Set down, exactly as written, only the lines starting with the one that holds "obj.matrix_parent_inverse = Matrix.Identity(4)" and ending with the one that holds "obj.data.transform(world)".

--- begin SUPPLIED DATA ---

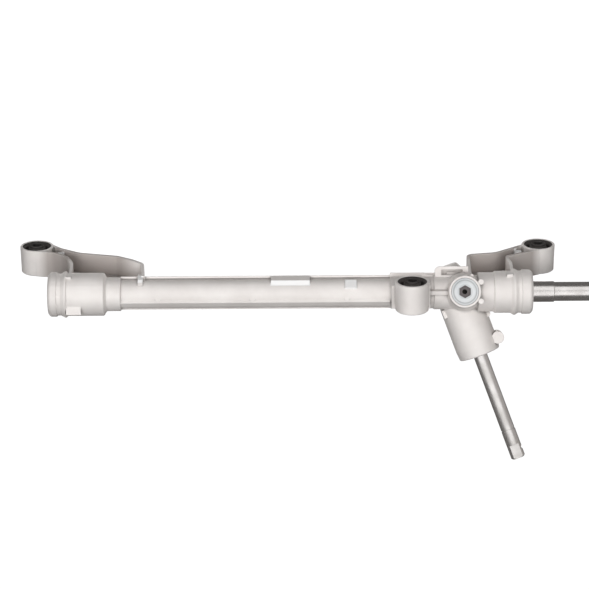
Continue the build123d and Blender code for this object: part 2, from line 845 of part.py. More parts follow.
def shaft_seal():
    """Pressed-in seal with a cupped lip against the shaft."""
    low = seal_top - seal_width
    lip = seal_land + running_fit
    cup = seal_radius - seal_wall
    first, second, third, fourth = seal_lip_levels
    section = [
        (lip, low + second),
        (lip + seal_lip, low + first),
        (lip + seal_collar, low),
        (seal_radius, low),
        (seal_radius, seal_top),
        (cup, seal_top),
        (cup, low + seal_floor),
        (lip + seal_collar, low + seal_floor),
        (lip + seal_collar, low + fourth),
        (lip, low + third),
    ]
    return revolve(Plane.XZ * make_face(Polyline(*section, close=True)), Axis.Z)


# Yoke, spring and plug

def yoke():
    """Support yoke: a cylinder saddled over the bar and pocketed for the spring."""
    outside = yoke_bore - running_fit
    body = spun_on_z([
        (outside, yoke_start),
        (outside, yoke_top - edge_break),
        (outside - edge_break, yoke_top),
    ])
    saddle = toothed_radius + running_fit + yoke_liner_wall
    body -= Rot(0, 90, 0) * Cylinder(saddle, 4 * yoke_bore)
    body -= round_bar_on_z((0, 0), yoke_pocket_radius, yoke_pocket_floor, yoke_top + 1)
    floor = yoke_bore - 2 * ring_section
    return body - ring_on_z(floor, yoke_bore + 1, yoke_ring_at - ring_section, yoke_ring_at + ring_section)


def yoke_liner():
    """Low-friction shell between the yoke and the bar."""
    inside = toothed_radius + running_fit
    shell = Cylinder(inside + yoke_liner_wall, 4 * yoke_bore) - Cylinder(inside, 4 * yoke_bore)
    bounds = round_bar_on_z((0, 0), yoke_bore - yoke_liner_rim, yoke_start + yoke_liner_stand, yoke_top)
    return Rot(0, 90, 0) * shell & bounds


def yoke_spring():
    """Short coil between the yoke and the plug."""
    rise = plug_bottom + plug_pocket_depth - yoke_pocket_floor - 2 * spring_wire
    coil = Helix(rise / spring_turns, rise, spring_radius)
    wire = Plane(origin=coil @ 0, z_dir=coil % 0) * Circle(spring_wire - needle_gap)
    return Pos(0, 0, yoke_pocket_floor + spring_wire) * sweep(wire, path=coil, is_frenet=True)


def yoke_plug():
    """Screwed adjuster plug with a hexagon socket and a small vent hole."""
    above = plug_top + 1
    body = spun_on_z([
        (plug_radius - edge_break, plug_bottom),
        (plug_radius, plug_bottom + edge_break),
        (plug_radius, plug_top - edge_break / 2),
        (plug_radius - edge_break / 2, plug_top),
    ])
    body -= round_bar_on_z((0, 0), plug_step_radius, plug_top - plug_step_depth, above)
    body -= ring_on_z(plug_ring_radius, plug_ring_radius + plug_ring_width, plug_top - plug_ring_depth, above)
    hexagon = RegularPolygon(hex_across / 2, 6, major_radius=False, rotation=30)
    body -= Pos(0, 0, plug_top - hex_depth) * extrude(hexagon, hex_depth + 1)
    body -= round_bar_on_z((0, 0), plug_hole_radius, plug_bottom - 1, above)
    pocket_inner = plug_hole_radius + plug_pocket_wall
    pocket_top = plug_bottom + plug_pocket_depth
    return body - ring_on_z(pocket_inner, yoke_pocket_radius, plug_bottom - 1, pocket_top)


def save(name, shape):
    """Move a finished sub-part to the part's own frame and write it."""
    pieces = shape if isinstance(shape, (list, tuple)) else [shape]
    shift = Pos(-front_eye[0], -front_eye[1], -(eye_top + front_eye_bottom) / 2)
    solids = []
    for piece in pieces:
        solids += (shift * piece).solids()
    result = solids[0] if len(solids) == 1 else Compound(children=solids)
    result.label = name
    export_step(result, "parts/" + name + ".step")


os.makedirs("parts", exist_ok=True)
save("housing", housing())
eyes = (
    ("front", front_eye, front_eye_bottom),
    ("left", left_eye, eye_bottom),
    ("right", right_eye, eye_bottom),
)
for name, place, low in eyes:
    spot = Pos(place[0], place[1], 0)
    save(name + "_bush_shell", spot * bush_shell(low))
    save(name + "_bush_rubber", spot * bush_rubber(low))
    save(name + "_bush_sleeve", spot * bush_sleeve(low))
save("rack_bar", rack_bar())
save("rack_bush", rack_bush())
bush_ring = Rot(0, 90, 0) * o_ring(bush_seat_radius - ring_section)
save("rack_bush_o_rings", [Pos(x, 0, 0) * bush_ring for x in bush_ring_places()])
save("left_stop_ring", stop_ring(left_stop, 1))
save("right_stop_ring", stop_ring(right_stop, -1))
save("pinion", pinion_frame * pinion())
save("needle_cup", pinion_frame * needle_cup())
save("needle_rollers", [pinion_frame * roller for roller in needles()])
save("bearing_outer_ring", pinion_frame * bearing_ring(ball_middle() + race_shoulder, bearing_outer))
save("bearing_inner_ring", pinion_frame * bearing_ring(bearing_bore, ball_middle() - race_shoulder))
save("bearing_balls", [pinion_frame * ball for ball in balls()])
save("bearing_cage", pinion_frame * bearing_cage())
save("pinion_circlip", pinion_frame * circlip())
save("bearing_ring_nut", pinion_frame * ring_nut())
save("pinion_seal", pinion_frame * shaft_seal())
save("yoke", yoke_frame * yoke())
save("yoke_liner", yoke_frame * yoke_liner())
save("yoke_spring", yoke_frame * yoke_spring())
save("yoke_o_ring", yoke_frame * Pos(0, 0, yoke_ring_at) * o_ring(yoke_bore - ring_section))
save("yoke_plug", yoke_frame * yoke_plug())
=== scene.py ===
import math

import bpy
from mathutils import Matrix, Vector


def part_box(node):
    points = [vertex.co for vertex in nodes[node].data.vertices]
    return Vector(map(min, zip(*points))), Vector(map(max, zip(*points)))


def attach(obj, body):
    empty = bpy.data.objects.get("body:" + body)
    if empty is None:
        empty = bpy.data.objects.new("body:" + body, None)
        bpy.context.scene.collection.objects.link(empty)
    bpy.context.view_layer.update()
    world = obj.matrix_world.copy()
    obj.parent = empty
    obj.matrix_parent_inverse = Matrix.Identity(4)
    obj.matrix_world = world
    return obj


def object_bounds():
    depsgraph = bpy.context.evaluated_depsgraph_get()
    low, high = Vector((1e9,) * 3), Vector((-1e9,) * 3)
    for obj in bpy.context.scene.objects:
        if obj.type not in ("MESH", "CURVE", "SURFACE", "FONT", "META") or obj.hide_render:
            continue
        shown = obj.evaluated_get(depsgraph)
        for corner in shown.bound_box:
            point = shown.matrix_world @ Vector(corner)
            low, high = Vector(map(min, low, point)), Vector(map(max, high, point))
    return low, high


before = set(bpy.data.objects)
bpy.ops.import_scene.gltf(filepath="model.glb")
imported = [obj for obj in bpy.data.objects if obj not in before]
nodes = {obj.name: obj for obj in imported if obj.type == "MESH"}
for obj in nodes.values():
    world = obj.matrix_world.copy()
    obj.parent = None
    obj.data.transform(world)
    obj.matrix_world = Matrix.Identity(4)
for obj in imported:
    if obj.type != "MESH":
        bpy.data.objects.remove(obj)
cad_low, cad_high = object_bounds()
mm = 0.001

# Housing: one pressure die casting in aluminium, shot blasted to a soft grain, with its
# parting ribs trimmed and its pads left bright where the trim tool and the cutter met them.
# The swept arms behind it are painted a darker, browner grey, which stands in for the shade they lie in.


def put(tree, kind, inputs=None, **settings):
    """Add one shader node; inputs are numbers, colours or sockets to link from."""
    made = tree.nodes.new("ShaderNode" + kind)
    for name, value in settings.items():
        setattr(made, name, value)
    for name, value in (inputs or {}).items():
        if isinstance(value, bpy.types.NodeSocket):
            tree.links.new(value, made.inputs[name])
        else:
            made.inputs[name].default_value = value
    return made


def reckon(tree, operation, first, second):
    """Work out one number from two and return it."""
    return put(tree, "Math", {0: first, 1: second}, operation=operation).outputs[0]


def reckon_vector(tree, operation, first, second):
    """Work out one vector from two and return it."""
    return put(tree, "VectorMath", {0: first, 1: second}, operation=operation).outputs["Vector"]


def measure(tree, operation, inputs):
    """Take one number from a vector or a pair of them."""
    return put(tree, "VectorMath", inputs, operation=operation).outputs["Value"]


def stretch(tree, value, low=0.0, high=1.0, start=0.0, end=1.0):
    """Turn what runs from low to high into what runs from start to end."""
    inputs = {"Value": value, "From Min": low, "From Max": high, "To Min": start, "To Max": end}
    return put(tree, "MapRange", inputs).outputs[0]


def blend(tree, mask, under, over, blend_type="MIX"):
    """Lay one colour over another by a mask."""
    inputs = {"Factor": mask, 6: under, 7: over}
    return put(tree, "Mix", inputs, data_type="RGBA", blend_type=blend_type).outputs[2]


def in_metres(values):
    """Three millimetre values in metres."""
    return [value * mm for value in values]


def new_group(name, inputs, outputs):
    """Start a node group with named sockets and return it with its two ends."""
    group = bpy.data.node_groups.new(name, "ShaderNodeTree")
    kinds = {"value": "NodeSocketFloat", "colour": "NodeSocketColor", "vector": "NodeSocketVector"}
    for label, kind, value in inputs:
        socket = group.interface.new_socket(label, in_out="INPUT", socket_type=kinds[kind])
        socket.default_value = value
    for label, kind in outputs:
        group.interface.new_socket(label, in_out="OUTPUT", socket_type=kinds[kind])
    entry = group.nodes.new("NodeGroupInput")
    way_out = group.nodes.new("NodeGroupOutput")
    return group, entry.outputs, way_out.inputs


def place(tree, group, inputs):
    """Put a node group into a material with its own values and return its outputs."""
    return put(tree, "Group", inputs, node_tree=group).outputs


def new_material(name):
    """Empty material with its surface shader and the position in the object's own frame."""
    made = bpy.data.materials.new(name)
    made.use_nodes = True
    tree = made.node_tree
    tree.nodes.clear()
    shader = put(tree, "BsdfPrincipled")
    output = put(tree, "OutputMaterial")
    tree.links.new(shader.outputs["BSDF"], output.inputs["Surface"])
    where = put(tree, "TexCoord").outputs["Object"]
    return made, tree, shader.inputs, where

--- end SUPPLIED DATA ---

▶ **RESPONSE**
    obj.matrix_parent_inverse = Matrix.Identity(4)
    obj.matrix_world = world
    return obj


def object_bounds():
    depsgraph = bpy.context.evaluated_depsgraph_get()
    low, high = Vector((1e9,) * 3), Vector((-1e9,) * 3)
    for obj in bpy.context.scene.objects:
        if obj.type not in ("MESH", "CURVE", "SURFACE", "FONT", "META") or obj.hide_render:
            continue
        shown = obj.evaluated_get(depsgraph)
        for corner in shown.bound_box:
            point = shown.matrix_world @ Vector(corner)
            low, high = Vector(map(min, low, point)), Vector(map(max, high, point))
    return low, high


before = set(bpy.data.objects)
bpy.ops.import_scene.gltf(filepath="model.glb")
imported = [obj for obj in bpy.data.objects if obj not in before]
nodes = {obj.name: obj for obj in imported if obj.type == "MESH"}
for obj in nodes.values():
    world = obj.matrix_world.copy()
    obj.parent = None
    obj.data.transform(world)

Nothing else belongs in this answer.